Dubarry Park
- Location: Coosan, Athlone, Ireland
- Coordinates: 53°26′07″N 07°55′23″W﻿ / ﻿53.43528°N 7.92306°W
- Owner: Buccaneers RFC
- Capacity: 10,000
- Type: rugby union ground
- Surface: grass
- Field size: 122 × 68 m (133 × 74 yds)

Construction
- Renovated: 2003

Tenants
- Buccaneers RFC Ireland national U20 rugby (2005–2015)

= Dubarry Park =

Rugby union stadium in Ireland

Dubarry Park is a rugby union stadium in Cornamangh townland, near the Coosan area of Athlone, County Westmeath, Ireland. It is the home ground of Buccaneers RFC and has a capacity of 10,000 spectators. Between 2005 and 2015, it hosted Ireland's home matches in the Six Nations Under 20s Championship.

== History ==
Dubarry Park is named after Dubarry of Ireland who sponsor Buccaneers RFC. Though mostly used for rugby, the ground has also been used by association football team Athlone Town. In 2003, the ground was redeveloped with a new stand and clubhouse erected.

===Professional rugby usage===
Dubarry Park has been used several times for professional rugby matches. In 2005, it was selected by the Irish Rugby Football Union to host the Ireland national under-20 rugby union team's matches in the Six Nations Under 20s Championship. The ground continued to host Ireland Under-20s until 2016 when the matches were moved to Donnybrook Stadium in Dublin. Following Buccaneers' lobbying the IRFU returned Ireland Under-20s matches to Dubarry Park. However, the IRFU revisited their decision and moved matches to Musgrave Park in Cork due to low attendances. The senior Ireland national rugby union team since used the ground as a venue for training.

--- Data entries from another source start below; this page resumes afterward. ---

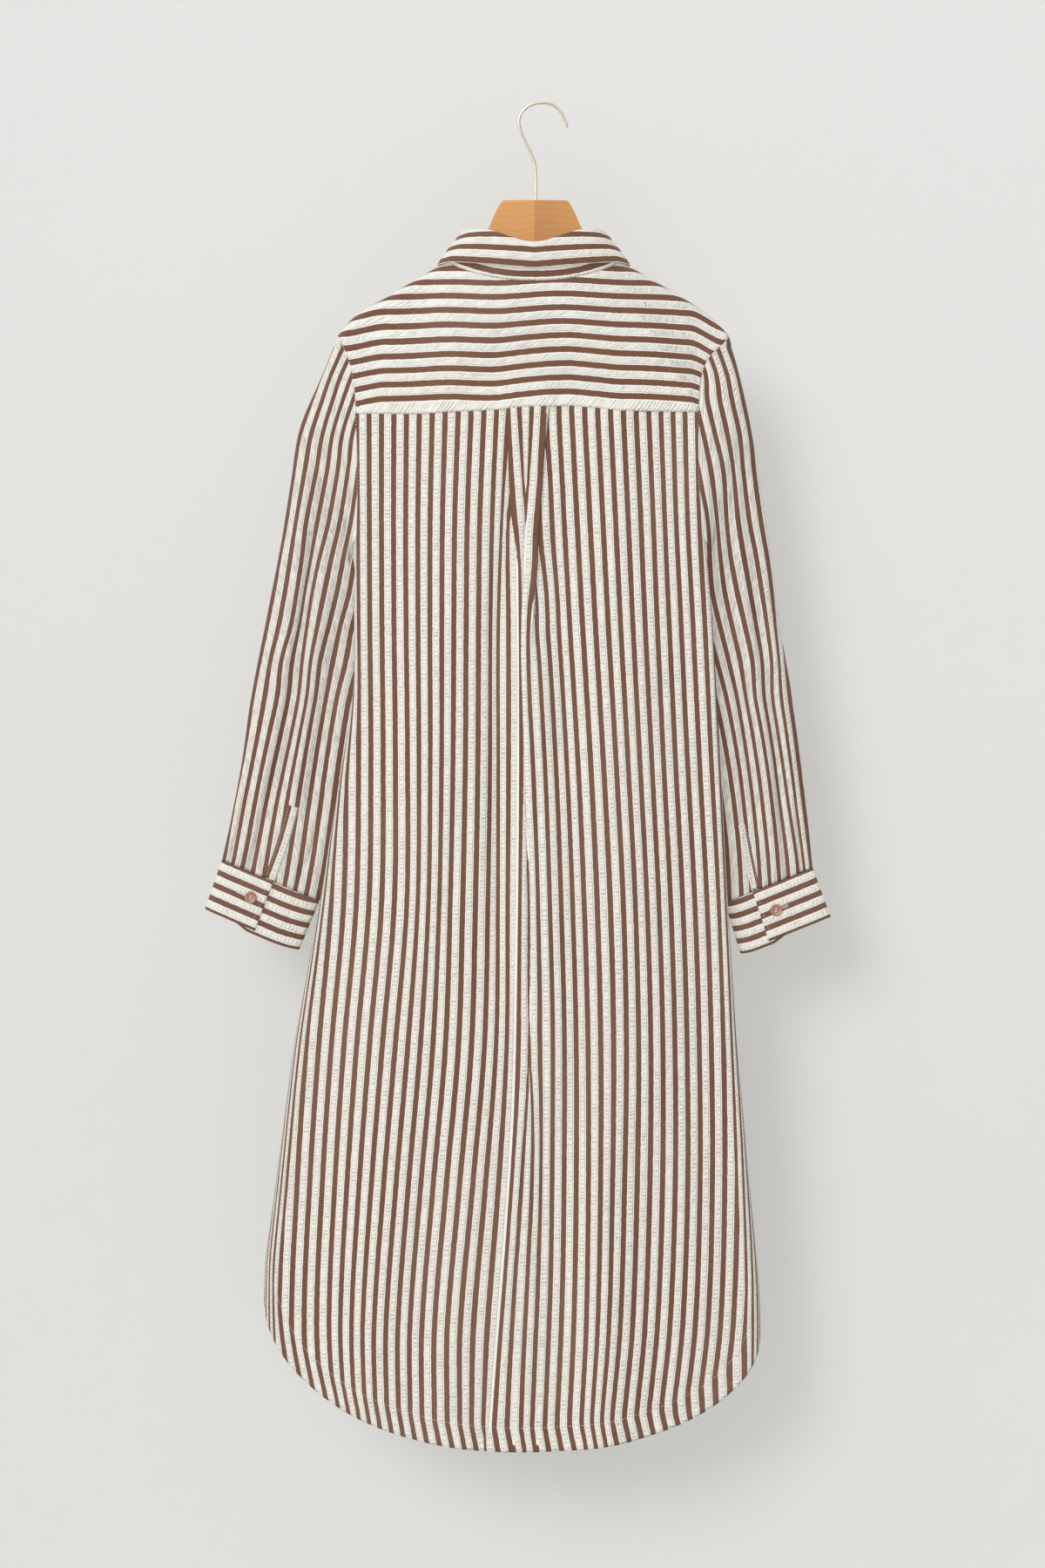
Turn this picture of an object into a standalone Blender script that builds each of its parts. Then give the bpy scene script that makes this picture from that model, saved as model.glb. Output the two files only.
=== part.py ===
"""A striped shirt dress that hangs on a wooden hanger with a wire hook.

The back of the dress faces -Y, +Z is up, and the origin is the underside of the hook's crown,
where a rail would carry it. Sizes below are in millimetres and "drop" is the distance below the
origin. Every cloth piece is a sheet of computed points that a Solidify modifier turns into a wall.
"""

import math
from collections import namedtuple

import bmesh
import bpy
from mathutils import Vector

MM = 0.001

# ---------------------------------------------------------------- driving sizes

CLOTH = 1.0  # wall of a single layer
BAND = 1.5  # wall of collar, cuffs and button bands, which are two layers and an interlining
SEAM = 0.35  # gap that touching pieces keep

CENTRE_X = -8.9  # middle of neck and front
SHOULDER_TIP = 235.0  # drops along the side of the dress
YOKE_SEAM = 310.0
UNDERARM = 445.0
HEM_BACK = 1358.0
HEM_FRONT = 1334.0
HEM_LEFT = 1199.0
HEM_RIGHT = 1240.0
HEM_MIDDLE = 0.53  # where the hem is lowest, from left to right
HEM_ROUND = 2.1  # exponent of the shirt-tail curve

ARCH = 10.0  # radius of the cloth over the hanger's arms
SETTLE = 110.0  # the dress reaches its full depth this far below the shoulder
EDGE_DEPTH = 16.0  # back cloth behind the middle plane at the side folds
BACK_DEPTH = 28.0
BACK_DEPTH_HEM = 42.0
FRONT_DEPTH = 29.0
FRONT_DEPTH_HEM = 42.0
SIDE_FOLD = 6.0  # radius of the side fold at the chest
SIDE_FOLD_HEM = 11.0
FRONT_RAMP = 92.0  # the front cloth leaves the back cloth over this width
FRONT_YOKE = 40.0  # the yoke reaches this far over the shoulder
FRONT_GAP = 1.0  # the fronts start this far below it
SIDE_GAP = 0.5  # from back to front at the side seam
ARMHOLE_GAP = (0.95, 1.2)  # from the armhole to the sleeve at the back and at the front

NECK_HALF = 88.0
NECK_BACK = (182.2, 24.0)  # drop and depth
NECK_SIDE = 166.5
NECK_FRONT = (239.5, 26.0)
STAND_TOP = (147.2, 132.0, 209.5)  # drops at the back, the sides and the front
STAND_TOP_HALF = 70.0
STAND_TOP_BACK = 26.0
STAND_TOP_FRONT = 33.0
COLLAR_STEP = 360.0 / 28  # degrees round the neck from one column to the next
STAND_STEPS = 15  # columns from the middle of the back to an end; the ends lap at the front
FALL_STEPS = 13
FALL_HALF = 97.0
FALL_BACK = (170.7, 30.5)
FALL_SIDE = 159.7
FALL_POINT = 277.0
POINT_HALF = 50.0

PLACKET_HALF = 15.0
PLACKET_STEP = 0.9  # each button band lies this far off the front's middle layer
CUFF_DEPTH = 9.0
CUFF_MIDDLE = 12.0
CUFF_LAP = 22.0  # degrees
CUFF_STEP = 0.95
SLIT_OPEN = 1.3  # half the gap of the sleeve's slit
SLIT_START = 0.875  # where the slit starts along the sleeve
BINDING_WIDTH = 9.0

BUTTON_RADIUS = 5.7
CUFF_BUTTON_RADIUS = 6.2
BUTTON_THICK = 2.2
BUTTON_COUNT = 9

PLEAT_PITCH = 1.7  # from one layer of the pleat to the next

HANGER_X = -7.5
HANGER_HALF = 184.0
HANGER_THICK = 5.3  # half
HANGER_REST = (2.0, 2.6)  # top of the wood below the middle of the cloth, along the arm and at its end
WIRE = 1.5
WIRE_SIDES = 8

# ---------------------------------------------------------------- tables of the form

Edge = namedtuple("Edge", "drop left right")
SIDE_EDGES = (  # where the dress folds at each side, shoulder tip to hem
    Edge(235, -207.0, 189.0),
    Edge(244, -204.0, 184.0),
    Edge(258, -199.0, 171.5),
    Edge(283, -195.0, 162.5),
    Edge(310, -192.0, 161.0),
    Edge(354, -189.8, 160.0),
    Edge(424, -189.2, 162.5),
    Edge(512, -190.0, 170.5),
    Edge(603, -192.0, 176.0),
    Edge(693, -206.5, 181.0),
    Edge(800, -223.5, 186.5),
    Edge(880, -237.5, 191.5),
    Edge(952, -250.5, 196.5),
    Edge(1093, -269.5, 209.0),
    Edge(1163, -279.0, 216.0),
    Edge(1199, -281.5, 219.0),
    Edge(1280, -284.0, 221.5),
)

Ridge = namedtuple("Ridge", "x drop")
SHOULDER = (  # top of the shoulders; between the neck's sides it only steers the cloth below
    Ridge(-216, 246.0),
    Ridge(-207, 235.0),
    Ridge(-200, 226.0),
    Ridge(-187, 213.0),
    Ridge(-161, 198.0),
    Ridge(-126, 179.5),
    Ridge(-96.9, 166.5),
    Ridge(-55, 137.0),
    Ridge(-8.9, 108.0),
    Ridge(37, 137.0),
    Ridge(79.1, 166.5),
    Ridge(107, 177.8),
    Ridge(147, 199.8),
    Ridge(169, 214.7),
    Ridge(189, 235.0),
    Ridge(198, 246.0),
)

Pleat = namedtuple("Pleat", "drop left right tuck_left tuck_right lift")
BOX_PLEAT = (  # the raised face of the box pleat and what is tucked behind its two edges
    Pleat(310, -35.0, 5.5, 17.0, 17.0, 1.0),
    Pleat(355, -34.0, 1.5, 15.5, 15.5, 1.0),
    Pleat(409, -32.0, -2.0, 13.0, 12.0, 1.0),
    Pleat(450, -28.5, -5.5, 10.5, 8.0, 1.0),
    Pleat(508, -22.0, -8.0, 6.5, 4.8, 1.0),
    Pleat(570, -19.5, -8.0, 5.0, 3.5, 1.0),
    Pleat(622, -18.5, -6.0, 5.0, 0.8, 1.0),
    Pleat(675, -17.5, -3.5, 4.7, -6.0, 1.0),
    Pleat(700, -16.5, -2.0, 4.5, -8.0, 1.0),
    Pleat(850, -14.0, 6.0, 3.8, -9.0, 1.0),
    Pleat(940, -13.0, 9.5, 3.5, -12.0, 0.95),
    Pleat(990, -14.0, 11.0, 0.8, -13.0, 0.9),
    Pleat(1042, -15.5, 11.8, -6.0, -13.5, 0.85),
    Pleat(1060, -16.0, 12.0, -9.0, -14.0, 0.8),
    Pleat(1358, -20.0, 14.0, -14.0, -14.0, 0.8),
)

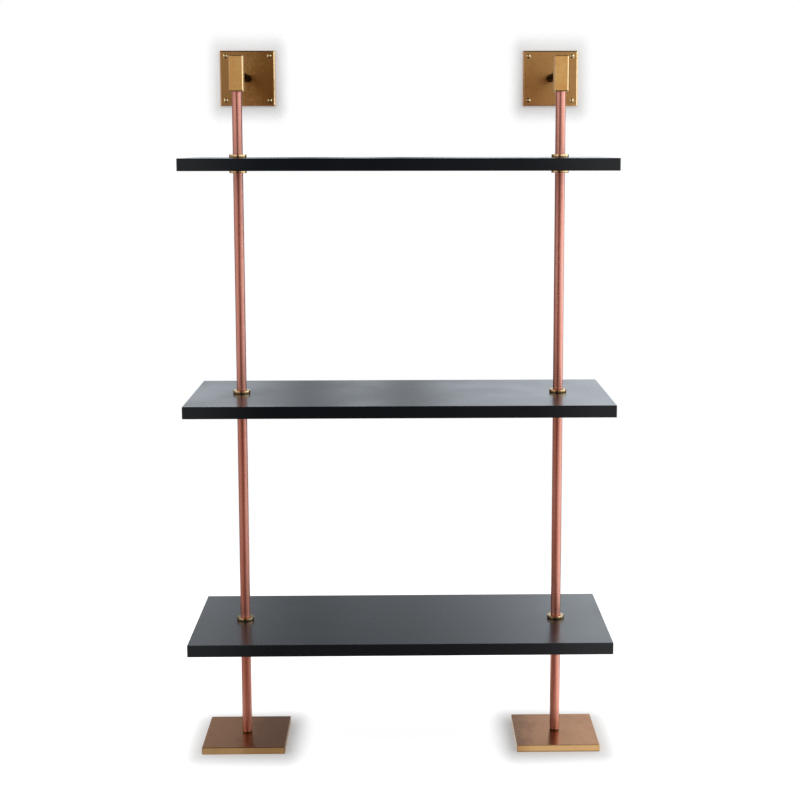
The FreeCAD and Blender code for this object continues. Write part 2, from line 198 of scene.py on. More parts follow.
# Brass, bronze and steel: clouds of patina, blotches, grain, and eased edges in a colour of their own,
# partly rubbed wear and partly painted highlight and painted dark reflection
def makeMetal(name, values):
    material, tree, shader = newMaterial(name)
    cloud = noise(tree, values["cloudSize"], 4, 0.6)
    blotch = noise(tree, values["blotchSize"], 3, 0.6)
    grain = noise(tree, values["grainSize"], 2, 0.6, values["grainRun"])
    mottle = work(tree, "ADD", work(tree, "MULTIPLY", cloud, 0.45), work(tree, "MULTIPLY", blotch, 0.33))
    mottle = work(tree, "ADD", mottle, work(tree, "MULTIPLY", grain, 0.22))
    aged = mapped(tree, mottle, 0.5 - values["contrast"], 0.5 + values["contrast"])
    if "paintedLightFrom" in values:
        # paler away from the middle of the shelf, and more so on the right: painted light
        across = partOf(tree, spot(tree), "X")
        lean = work(tree, "MULTIPLY", across, values["paintedLightLean"])
        across = work(tree, "ADD", work(tree, "ABSOLUTE", across), lean)
        paintedLightOutward = mapped(tree, across, *values["paintedLightFrom"])
        aged = mapped(tree, work(tree, "ADD", aged, work(tree, "MULTIPLY", paintedLightOutward, 1.4)), 0.5, 1.9)
    colour = blendColours(tree, aged, values["patina"], values["colour"])
    # faces that look up take their own colour; on the collars this darker top is painted shade
    if "topColour" in values:
        onTop = blendColours(tree, aged, values["topPatina"], values["topColour"])
        colour = blendColours(tree, mapped(tree, facing(tree, "Z"), 0.8, 0.95), colour, onTop)
    if "under" in values:
        # painted shade where the side turns down to the board
        paintedShadeDown = mapped(tree, facing(tree, "Z"), -0.17, -0.05, 1, 0)
        colour = blendColours(tree, paintedShadeDown, colour, values["under"])
    # eased edges take their own colour: rubbed wear, and also painted highlight on the blocks and painted
    # dark reflection on the feet
    edgeWearAndPaintedLight = easedEdges(tree, values["turned"])
    edgeTone = work(tree, "MULTIPLY", edgeWearAndPaintedLight, mapped(tree, blotch, 0.3, 0.6, 0.3, 1))
    colour = blendColours(tree, work(tree, "MULTIPLY", edgeTone, values["edgeShare"]), colour, values["edge"])
    put(tree, shader.inputs["Base Color"], colour)
    shader.inputs["Metallic"].default_value = 1
    if "glance" in values:
        shader.inputs["Specular Tint"].default_value = (*values["glance"], 1)
    low, high = values["roughness"]
    satin = mapped(tree, mottle, 0.35, 0.65, high, low)
    put(tree, shader.inputs["Roughness"], mapped(tree, edgeWearAndPaintedLight, 0, 1, satin, values["edgeRoughness"]))
    relief = bump(tree, blotch, values["blotchDepth"])
    put(tree, shader.inputs["Normal"], bump(tree, grain, values["grainDepth"], relief))
    return material


def addCircle(mesh, x, y, reach, z, count):
    ring = []
    for i in range(count):
        angle = math.tau * i / count
        ring.append(mesh.verts.new((x + reach * math.cos(angle), y + reach * math.sin(angle), z)))
    return ring


def joinRings(mesh, rings, closed):
    # faces between one ring of points and the next
    for first, second in zip(rings, rings[1:] + rings[:1] if closed else rings[1:]):
        count = len(first)
        for i in range(count):
            j = (i + 1) % count
            mesh.faces.new((first[i], first[j], second[j], second[i]))


def addPiece(name, mesh, material, replaced):
    bmesh.ops.recalc_face_normals(mesh, faces=mesh.faces)
    data = bpy.data.meshes.new(name)
    mesh.to_mesh(data)
    mesh.free()
    for face in data.polygons:
        face.use_smooth = True
    data.set_sharp_from_angle(angle=math.radians(35))
    piece = bpy.data.objects.new(name, data)
    scene.collection.objects.link(piece)
    dress(piece, material)
    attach(piece, "root")
    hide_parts(replaced)
    return piece


# Boards: charcoal lacquer, satin, with a faint orange peel, a few specks and slightly rubbed edges
boards = {
    "colour": (0.0003, 0.0040, 0.0068),
    "cloudColour": (0.0008, 0.0048, 0.0078),
    # lighter towards the ends of each board: painted light
    "paintedLightEndColour": (0.0125, 0.0170, 0.0195),
    "paintedLightEndFrom": (0.26, 0.46),
    "rubbedColour": (0.020, 0.023, 0.026),
    "speckColour": (0.20, 0.21, 0.22),
    "speckSpacing": 34 * mm,
    "roughness": (0.24, 0.29),
    "ior": 1.43,
    "cloudSize": 0.16,
    "peelSize": 2.5 * mm,
    "peelDepth": 0.003 * mm,
}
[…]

Dubarry Park has also been used by Connacht Rugby. In 2002, it hosted Connacht's European Challenge Cup quarter final against Pontypridd. Connacht also hosted three Celtic League games there in 2003. Later, they continued to use it to host pre-season fixtures against opposition such as Wasps and Exeter Chiefs due to their usual Galway Sportsgrounds being unavailable.